How Art Freed a Political Prisoner
by Kanya D’Almeida
Almost three years ago to this day, a group of artists gathered together in a wildly colorful apartment in Greenpoint, Brooklyn, to discuss the prison industrial complex.
The conversation quickly moved to those most damned of all inmates, the political prisoners, of whom there are nearly 100 in penitentiaries across the United States.
These men and women, in varying shades and black and brown, comprise that very special brand of people who do not compromise on their beliefs. Members or former members of the Black Panther Party, the Young Lords, the American Indian Movement, the Communist Party and other formations that bellowed a battle-cry for self-determination in the fifties, sixties and seventies, they have been to hell and back in some of the toughest penal colonies this country has to offer: Alcatraz. Attica. Pelican Bay. Huntingdon.
One of them, in particular, pulled at our attention and our heartstrings – the one who has escaped twice from maximum security prisons and lived to tell the tale: a Black Panther named Russell Maroon Shoatz.
His name alone sketched a story, evoking the great and glorious “maroons” of Jamaica, Brazil, Suriname and Guyana, who plotted in the thick fields of terror and cotton and sugar to break their chains and never return to the plantation. The maroons of old built their own ways of life, resurrecting the routines and rituals of ancestors who required no wretched chain gangs to reap their harvests.
Thus Russell Maroon Shoatz was born in our eyes as an icon. Though buried deep in a pit of injustice, his words rang out from the hole to assure us that the only way out – for him, for his comrades, his family – was revolution: a re-thinking of the very foundations on which we tread, a re-making of the very world in which we live.
He chose us, a group of artists, as his spokespeople. He asked us to infuse the fight for his freedom with our belief that art and politics must walk hand in hand towards a new age, honoring the towering traditions of Black liberation that rang in the ears of the world with the music of John Coltrane, the poetry of Langston Hughes and the ferocity of Malcolm X.
He tasked us with the impossible: bringing him out of the dungeons on a wave of creativity that had not been seen here for decades.

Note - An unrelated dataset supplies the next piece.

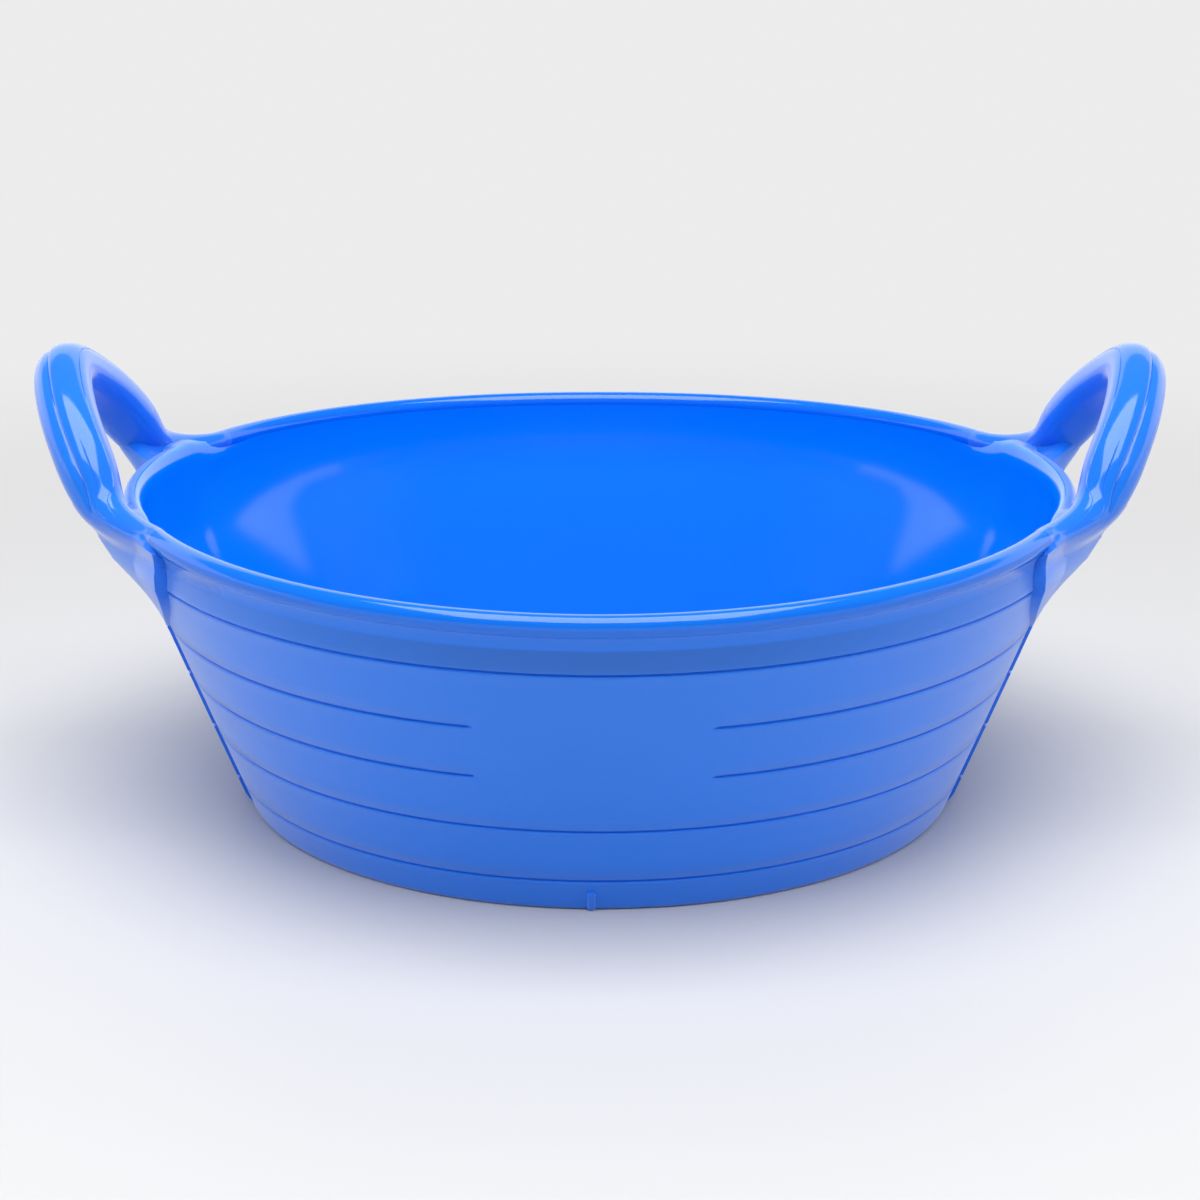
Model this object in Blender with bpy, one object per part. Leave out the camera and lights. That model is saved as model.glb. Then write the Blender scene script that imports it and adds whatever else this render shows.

And so we rose to the challenge. We dug up his writings – those dawn and dusk ramblings of an aging genius alone in a cell, which speak to the youth on the verge of addiction and oblivion and pull them back from the dark abyss – and published them. We moved like pied pipers along the great concrete arteries of this country that penetrate every city, town and village, singing and dancing of Maroon’s freedom.
From Tennessee to Texas, from Washington to Vermont, we brought artists onto the streets and up to the stage and into classrooms, calling for an end to the torture of extreme isolation. We brought music into the law, and paintings into our meetings, and color into the dull, gun-metal grey from which prisons are hewn; and the newness of our fight caused his captors to stumble and, finally, relent.
Today he was released. That man who was entombed in the most impenetrable of holes, the man who guards vowed to eject only in death and not a moment sooner, now walks among his comrades once more. Still in prison, but out of solitary confinement. And while we thank the stars, the loved ones, and our luck, we give thanks also for the power of art to inspire a world where walls have been reduced to small heaps of brick and dust, over which a child leaps on their rush to the horizon.